Après les MED24 sur les migrations, une rencontre pour les jeunes en Albanie

La conférence ecclésiale de la Méditerranée n’est toujours qu’un projet. Mais les récentes Rencontres méditerranéennes de Marseille sur les migrations, suivies d’une prochaine session des jeunes à Tirana en Albanie à l’automne, lui donne chaque jour un peu plus de matérialité. Retour sur le dernier jour des MED24 de la cité phocéenne, où les verbes «accueillir», «promouvoir», «intégrer», «protéger», ont résonné à travers des débats sur le pacte migratoire européen et les mineurs isolés.

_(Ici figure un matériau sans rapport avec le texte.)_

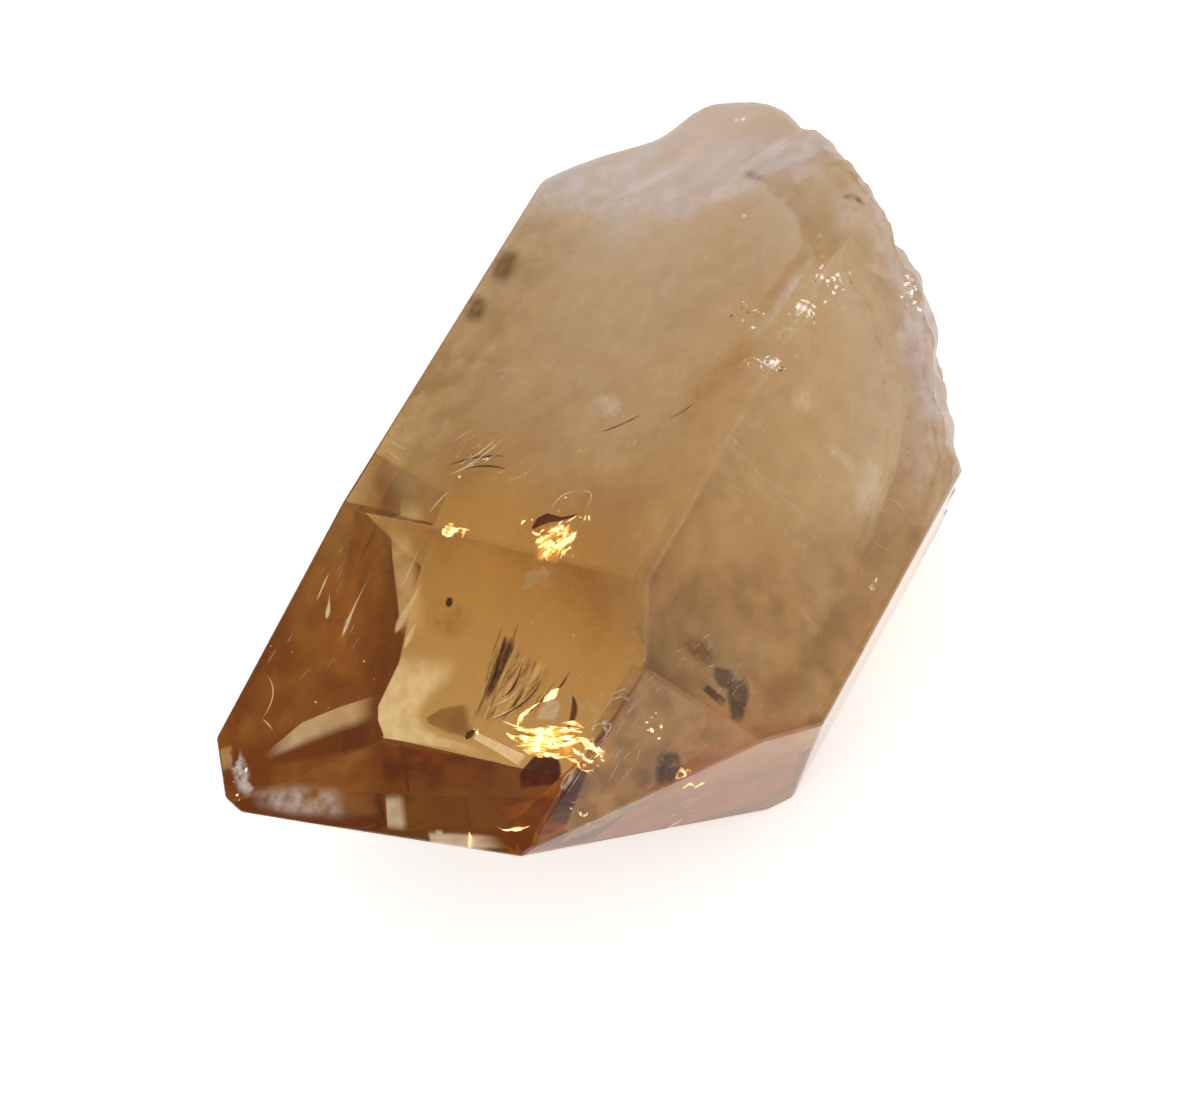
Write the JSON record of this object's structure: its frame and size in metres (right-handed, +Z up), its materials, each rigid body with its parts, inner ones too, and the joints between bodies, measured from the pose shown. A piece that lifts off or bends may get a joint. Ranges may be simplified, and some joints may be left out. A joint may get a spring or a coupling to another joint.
{
  "type": "citrine crystal",
  "caption": "Single natural quartz point in clear amber, with flat prism faces, a slanted faceted tip and a rough milky broken end, lying on one prism face.",
  "frame": {"origin": "centre of the bounding box's bottom, on the surface that the crystal lies on", "axes": "+Z up, out of the broad prism face on top; -X along the crystal's long axis towards its point; +X towards the broken end"},
  "size_m": [0.0854, 0.065, 0.036],
  "materials": {
    "citrine": "glossy worn natural faces, frosted at the broken end"
  },
  "bodies": {
    "root": {"citrine_crystal": "citrine"}
  },
  "joints": []
}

Delphine Allaire – Marseille, France

Les Rencontres méditerranéennes dédiées aux migrations se sont achevées à Marseille lundi 8 avril. Après deux jours et demi de débats et travaux en présence d’une quarantaine d’acteurs civils et ecclésiaux de la migration, l’importance d’un travail en réseau à l’échelle méditerranéenne s’est imposée. L’objectif reste de mieux accueillir et accompagner les personnes migrantes «dans la complexité de leur identité entre deux terres», et de contribuer «à leur unité intérieure sans effacer leur parcours», considère le père Alexis Leproux, vicaire épiscopal en charge des relations méditerranéennes au diocèse de Marseille. Résumant la sève des travaux, l’urgence est selon lui d’être présent dans les lieux d’attente et de solitude des migrants, afin d’éviter que ceux-ci ne deviennent vraiment traumatiques. «Être des anges Gabriel sur la route de ces personnes», remarque le père Leproux, tout en prenant en compte la migration aussi au sens large et non seulement par le biais des personnes en grande difficulté.

La démarche s’inscrit dans un travail avec Rome pour élaborer progressivement «une conférence ecclésiale de la Méditerranée» telle que mentionnée par le Pape le 23 septembre dernier, dans la même cité phocéenne. Encore à l’état de projet, celle-ci pourrait s’appuyer sur le modèle amazonien du Repam, le réseau ecclésial panamazonien, qui rassemble neuf pays couvrant le poumon vert de la planète.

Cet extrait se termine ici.